Hi Blog. Martin Oickle was kind enough to send me one page of a housing/apartment catalog from “Heartful Fukushima Ten”–an Osaka realtor (Fukushima 7-5-1, Fukushima-ku, Osaka-shi, KK Kansai Kensetsu Fukushima Ten, Ph 06-6455-7101).
It has a system for refusing foreigners that is so clear it’s even got a special snappy logo:
Here’s the original page in its entirety, from page nine of its catalog:
(click on the image to see a very detailed 300 dpi scan close up)
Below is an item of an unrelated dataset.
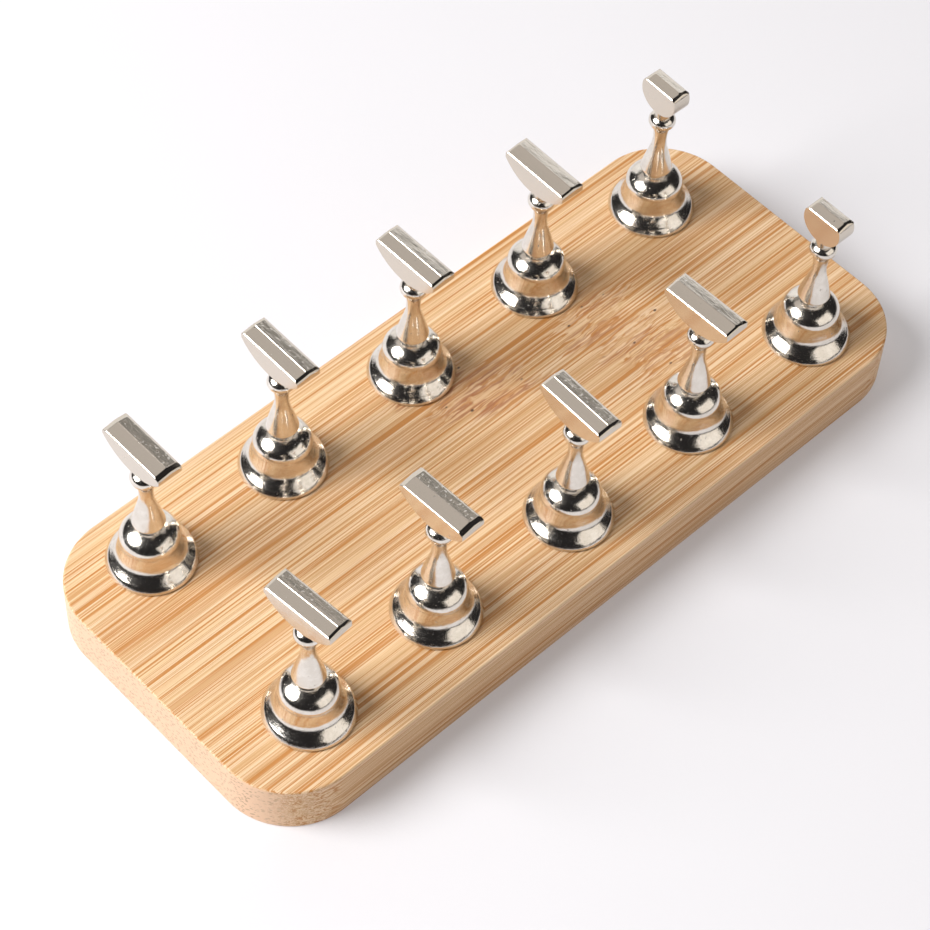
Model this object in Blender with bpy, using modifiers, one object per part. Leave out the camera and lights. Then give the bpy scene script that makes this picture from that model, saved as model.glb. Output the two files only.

You’ll notice the very clever logos at the bottom, for “Auto Lock”, “Satellite TV”, “Students Allowed”, “Pianos Allowed”, “Children Allowed”, “Sink for Shampooing”, “Pets Allowed”, “Toilet and Bath Unit Separate”, “Shower Included”, “Flooring”, “Piped in Radio”, “Specially for Women”, “Hot Water Pot Included”, “Staff Constantly On Duty”, “Cable TV”, “Parking Allowed”, “Handicapped Access”, “Contract with Legal Entity”, “Air Conditioning”, “Elevator”, “Rentable in Portions”, “Furnished”, “Phone Included”, “Refrigerator Included”, and finally… “Foreigners Allowed”.
Thanks for making it so clear, I guess. Very Heartful. You’ll also notice that there is only one apartment of the twelve on this page which will deign to take “gaijin”:
And it’s nearly the cheapest and quite possibly the crappiest one on the entire page–only a one-room (1R). Now what a coincidence…
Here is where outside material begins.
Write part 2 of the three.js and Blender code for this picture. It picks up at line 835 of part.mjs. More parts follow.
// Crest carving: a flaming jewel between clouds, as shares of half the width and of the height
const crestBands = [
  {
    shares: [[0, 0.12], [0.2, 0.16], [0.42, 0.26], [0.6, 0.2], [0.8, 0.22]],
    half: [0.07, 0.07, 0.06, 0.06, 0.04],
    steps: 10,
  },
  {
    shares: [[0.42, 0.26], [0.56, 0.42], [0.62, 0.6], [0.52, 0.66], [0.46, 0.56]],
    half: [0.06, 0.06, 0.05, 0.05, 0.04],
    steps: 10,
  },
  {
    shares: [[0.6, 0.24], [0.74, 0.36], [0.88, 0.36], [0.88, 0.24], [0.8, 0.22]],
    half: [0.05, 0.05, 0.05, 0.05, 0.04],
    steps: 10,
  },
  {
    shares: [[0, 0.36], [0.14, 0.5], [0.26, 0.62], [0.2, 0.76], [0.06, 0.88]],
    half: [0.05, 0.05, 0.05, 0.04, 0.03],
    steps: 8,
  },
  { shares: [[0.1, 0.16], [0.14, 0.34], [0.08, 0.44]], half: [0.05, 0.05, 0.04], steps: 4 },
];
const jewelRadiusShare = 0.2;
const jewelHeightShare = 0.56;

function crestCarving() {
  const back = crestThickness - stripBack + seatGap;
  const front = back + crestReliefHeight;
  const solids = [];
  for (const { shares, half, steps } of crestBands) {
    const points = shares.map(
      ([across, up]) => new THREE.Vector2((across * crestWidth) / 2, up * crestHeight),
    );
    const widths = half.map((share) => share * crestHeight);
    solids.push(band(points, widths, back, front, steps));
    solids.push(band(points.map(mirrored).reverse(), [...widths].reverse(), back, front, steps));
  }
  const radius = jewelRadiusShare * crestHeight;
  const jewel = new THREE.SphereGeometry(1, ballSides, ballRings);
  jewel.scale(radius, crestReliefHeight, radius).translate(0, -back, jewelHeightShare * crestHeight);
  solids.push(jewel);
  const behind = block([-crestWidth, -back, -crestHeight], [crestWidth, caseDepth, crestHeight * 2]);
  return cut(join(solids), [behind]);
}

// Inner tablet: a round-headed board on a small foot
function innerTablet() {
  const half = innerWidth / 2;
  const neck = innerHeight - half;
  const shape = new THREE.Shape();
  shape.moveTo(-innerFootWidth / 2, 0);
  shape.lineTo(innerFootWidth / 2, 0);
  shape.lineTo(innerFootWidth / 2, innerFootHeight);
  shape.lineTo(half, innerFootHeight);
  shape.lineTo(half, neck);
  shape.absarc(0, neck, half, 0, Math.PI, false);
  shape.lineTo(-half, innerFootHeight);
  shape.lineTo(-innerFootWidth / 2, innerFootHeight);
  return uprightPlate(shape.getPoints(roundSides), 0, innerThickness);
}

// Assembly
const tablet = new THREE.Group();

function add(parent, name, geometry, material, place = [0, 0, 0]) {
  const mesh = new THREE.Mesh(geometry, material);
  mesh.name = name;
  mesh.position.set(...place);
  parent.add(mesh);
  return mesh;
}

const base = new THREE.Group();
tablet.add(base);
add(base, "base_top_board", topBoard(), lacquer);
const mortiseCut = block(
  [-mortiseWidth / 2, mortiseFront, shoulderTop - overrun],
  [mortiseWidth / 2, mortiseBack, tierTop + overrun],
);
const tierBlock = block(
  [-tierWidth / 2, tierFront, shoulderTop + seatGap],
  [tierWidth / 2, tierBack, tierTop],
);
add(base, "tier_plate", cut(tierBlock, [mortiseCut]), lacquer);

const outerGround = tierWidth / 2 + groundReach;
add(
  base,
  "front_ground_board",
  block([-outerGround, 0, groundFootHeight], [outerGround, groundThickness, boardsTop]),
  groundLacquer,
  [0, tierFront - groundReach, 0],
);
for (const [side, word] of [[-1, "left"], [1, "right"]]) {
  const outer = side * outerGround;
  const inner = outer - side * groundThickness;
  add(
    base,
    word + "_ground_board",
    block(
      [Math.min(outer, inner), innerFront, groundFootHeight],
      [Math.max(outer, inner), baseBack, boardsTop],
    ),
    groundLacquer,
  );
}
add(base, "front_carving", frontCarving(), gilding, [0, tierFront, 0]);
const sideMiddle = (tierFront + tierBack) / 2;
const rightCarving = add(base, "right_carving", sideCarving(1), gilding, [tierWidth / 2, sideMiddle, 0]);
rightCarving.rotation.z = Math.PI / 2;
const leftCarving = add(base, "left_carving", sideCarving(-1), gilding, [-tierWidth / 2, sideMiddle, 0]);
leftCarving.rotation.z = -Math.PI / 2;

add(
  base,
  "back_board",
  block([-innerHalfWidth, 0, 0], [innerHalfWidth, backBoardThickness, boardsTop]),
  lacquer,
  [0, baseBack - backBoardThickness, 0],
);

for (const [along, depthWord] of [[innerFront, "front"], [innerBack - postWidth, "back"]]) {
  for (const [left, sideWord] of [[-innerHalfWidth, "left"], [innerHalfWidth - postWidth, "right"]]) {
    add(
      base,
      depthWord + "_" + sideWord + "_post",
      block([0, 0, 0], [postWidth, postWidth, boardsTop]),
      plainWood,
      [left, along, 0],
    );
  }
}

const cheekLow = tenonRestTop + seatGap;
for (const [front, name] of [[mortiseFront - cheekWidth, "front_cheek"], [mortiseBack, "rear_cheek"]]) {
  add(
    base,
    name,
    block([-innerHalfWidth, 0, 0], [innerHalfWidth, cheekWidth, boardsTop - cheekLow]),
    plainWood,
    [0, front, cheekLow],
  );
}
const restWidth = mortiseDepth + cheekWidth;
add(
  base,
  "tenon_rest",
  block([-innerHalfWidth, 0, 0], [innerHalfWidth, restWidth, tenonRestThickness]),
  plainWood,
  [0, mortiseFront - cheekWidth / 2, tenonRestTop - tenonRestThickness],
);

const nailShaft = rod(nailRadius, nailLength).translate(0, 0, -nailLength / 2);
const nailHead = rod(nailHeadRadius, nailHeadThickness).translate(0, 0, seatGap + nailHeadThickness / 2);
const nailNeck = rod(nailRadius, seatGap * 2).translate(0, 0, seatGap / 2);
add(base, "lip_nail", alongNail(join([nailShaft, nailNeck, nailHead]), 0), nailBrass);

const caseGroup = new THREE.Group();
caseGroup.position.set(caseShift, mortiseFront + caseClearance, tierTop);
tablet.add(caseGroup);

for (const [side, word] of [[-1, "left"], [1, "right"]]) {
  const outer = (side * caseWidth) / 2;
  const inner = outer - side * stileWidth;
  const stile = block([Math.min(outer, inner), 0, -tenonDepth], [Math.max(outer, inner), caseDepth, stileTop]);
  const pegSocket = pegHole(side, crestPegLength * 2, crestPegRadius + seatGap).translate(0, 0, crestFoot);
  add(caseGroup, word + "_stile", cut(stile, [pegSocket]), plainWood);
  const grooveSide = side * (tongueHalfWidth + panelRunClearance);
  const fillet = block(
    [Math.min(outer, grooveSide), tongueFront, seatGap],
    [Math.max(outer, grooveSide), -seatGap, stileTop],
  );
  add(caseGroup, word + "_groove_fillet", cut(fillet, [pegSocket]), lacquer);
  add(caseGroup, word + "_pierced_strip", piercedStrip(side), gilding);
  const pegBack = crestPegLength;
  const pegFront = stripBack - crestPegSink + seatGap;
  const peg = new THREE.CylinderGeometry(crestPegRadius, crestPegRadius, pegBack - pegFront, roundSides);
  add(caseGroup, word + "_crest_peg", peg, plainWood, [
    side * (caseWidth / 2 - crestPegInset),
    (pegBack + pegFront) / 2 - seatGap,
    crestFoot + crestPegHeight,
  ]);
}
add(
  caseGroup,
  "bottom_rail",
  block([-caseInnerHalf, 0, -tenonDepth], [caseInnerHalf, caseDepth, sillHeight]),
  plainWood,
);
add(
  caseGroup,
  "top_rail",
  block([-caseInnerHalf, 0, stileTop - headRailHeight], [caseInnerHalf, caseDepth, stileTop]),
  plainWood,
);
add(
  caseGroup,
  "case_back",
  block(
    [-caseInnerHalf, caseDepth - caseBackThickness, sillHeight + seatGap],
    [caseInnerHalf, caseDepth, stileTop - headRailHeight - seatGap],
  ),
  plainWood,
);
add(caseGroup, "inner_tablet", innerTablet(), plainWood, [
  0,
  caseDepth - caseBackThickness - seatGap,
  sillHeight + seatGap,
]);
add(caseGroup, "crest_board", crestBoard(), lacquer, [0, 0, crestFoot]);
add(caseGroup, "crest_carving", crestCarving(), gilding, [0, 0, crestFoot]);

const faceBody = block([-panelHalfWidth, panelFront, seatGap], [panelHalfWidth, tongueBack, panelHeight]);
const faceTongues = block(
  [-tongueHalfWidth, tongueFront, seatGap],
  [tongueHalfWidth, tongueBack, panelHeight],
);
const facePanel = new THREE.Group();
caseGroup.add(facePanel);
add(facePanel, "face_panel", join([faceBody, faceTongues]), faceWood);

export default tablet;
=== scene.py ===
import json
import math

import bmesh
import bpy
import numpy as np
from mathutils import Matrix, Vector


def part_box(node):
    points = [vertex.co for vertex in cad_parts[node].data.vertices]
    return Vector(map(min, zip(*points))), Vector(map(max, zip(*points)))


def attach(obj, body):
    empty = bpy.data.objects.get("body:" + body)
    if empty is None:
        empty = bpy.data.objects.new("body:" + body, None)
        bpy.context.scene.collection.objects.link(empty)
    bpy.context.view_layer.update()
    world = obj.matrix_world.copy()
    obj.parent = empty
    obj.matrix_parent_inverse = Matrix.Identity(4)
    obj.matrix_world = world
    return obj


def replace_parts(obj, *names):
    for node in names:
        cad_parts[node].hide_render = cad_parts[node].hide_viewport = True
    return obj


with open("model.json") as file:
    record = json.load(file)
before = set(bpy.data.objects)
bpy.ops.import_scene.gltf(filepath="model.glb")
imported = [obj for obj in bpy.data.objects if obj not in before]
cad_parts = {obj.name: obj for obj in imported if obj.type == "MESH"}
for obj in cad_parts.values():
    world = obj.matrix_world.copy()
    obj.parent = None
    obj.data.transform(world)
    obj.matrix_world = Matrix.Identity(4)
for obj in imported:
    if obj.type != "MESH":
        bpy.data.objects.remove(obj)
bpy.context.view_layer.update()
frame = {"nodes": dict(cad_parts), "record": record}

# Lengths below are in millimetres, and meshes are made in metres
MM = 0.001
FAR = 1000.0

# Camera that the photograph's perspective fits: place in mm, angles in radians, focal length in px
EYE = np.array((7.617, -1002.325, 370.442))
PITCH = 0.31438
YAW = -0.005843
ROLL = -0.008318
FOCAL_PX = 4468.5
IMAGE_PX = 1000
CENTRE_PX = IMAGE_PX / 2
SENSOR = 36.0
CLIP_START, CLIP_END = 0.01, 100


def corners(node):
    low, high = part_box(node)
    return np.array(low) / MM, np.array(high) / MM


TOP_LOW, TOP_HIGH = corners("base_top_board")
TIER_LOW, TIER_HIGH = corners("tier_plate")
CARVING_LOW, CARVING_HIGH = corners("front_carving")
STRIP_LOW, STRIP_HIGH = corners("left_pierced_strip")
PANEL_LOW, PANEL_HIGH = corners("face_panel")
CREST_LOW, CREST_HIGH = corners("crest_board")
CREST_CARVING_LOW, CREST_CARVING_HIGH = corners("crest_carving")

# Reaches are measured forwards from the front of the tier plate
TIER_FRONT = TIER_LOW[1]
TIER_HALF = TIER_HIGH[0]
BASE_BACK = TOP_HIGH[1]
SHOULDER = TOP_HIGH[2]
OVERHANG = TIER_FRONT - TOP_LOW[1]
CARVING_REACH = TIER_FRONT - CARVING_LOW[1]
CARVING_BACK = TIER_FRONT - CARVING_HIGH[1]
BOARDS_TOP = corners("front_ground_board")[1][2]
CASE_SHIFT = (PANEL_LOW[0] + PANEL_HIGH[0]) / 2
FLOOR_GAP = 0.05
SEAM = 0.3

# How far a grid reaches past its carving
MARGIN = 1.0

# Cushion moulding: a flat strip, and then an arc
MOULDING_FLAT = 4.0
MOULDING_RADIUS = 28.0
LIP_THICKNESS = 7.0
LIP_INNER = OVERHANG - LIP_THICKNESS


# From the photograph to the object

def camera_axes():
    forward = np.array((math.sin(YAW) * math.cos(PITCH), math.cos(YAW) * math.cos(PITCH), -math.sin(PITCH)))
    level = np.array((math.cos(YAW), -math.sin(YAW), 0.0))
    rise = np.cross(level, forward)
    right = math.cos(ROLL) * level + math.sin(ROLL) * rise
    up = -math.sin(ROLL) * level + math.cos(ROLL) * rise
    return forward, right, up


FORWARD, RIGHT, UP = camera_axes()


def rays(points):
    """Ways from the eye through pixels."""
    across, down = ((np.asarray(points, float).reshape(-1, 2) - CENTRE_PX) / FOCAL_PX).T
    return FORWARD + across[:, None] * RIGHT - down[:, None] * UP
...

Now some quick counterarguments for the pedants, for what they’re worth:
Yes, there are restrictions on other things, such as pianos, but pianos and other material effects are not people. Same with pets, of course.
Yes, there are restrictions on students and children. But one does not remain a student or a child all their life, so it’s not the same as discrimination by nationality. (And for the record, I do not support “Women Only” apartments by the same logic. In any case, the default mode for apartments is accepting women, whereas the default for “gaijin” is rejection.)
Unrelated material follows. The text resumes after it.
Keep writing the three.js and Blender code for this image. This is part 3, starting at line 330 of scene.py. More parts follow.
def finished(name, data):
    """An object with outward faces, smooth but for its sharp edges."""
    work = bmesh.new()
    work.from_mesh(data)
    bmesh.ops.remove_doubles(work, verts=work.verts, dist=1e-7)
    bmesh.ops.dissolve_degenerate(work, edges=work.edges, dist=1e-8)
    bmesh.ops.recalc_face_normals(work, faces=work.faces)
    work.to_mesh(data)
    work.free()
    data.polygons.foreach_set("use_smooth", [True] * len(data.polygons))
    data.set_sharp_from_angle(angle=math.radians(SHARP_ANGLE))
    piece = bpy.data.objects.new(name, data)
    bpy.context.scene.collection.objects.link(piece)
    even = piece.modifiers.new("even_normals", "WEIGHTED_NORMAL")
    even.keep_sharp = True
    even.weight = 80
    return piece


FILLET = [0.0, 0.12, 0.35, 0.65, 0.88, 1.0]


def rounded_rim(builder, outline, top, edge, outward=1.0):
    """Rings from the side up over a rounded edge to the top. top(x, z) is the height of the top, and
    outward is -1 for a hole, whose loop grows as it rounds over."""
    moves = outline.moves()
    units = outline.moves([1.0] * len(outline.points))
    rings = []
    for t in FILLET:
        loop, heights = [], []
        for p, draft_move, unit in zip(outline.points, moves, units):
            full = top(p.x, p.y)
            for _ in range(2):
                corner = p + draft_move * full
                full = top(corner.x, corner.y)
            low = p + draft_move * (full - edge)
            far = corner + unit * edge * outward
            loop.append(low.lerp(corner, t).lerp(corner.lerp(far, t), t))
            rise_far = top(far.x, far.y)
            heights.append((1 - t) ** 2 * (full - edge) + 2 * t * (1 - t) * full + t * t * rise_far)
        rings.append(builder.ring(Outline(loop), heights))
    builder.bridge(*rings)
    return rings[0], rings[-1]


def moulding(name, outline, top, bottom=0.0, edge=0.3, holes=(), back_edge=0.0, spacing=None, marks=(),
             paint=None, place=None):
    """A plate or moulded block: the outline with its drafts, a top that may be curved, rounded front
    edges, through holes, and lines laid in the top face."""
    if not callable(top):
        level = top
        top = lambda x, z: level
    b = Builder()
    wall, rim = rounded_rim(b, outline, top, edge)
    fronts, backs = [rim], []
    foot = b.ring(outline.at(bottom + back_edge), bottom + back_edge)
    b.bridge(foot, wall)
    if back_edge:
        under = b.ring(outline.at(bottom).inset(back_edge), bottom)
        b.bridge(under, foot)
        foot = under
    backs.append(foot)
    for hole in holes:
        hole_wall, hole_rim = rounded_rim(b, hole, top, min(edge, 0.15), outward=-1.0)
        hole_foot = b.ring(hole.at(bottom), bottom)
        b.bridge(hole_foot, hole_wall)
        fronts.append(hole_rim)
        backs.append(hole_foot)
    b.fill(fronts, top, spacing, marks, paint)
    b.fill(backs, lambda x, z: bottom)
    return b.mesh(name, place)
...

What a lovely way to welcome newcomers who have enough hurdles to jump over in this society, without having the most fundamental thing they need in their life–a place to rest their head every day–denied them when they first arrive or need to move. Moreover relegate them to lousy housing regardless of income.
And the fact that this company is bold enough to make exclusionism so explicit (the realtor will no doubt counterargue that this is done by the landlord’s wishes; they’re just following orders) makes them an accessory to the discrimination in black and white.
Debito.org wishes to discourage this type of systematic discrimination in any way possible. I have put this company on the “Rogues’ Gallery of Exclusionary Establishments”.
Suggest you take your business elsewhere if you’re looking for apartments in Fukushima-ku, Osaka. Someplace less tolerant of intolerance.
Like some of these places, mentioned in a Japan Times article of November 10, 2007, blogged here.
Pertinent references from the article:
The Land, Infrastructure and Transport Ministry launched the Web site Anshin Chintai (safe rental housing) in June to provide rental housing information and lists of real estate agents and NPOs that can support foreign apartment-seekers. So far, Tokyo, Fukuoka, Osaka and Miyagi prefectures and Kawasaki have joined the project. For example, 237 real estate agents in Tokyo are listed as supportive firms.
The site — www.anshin-chintai.jp — is available in Japanese only, but foreigners who have difficulties with the language can ask local governments to explain the information on the site to them, according to the ministry.
The Japan Property Management Association, involving about 1,000 real estate agencies, also launched the Web site Welcome Chintai — www.jpm.jp/welcome/ — in September to introduce rental properties in six languages — Chinese, English, Korean, Mongolian, Spanish and Russian.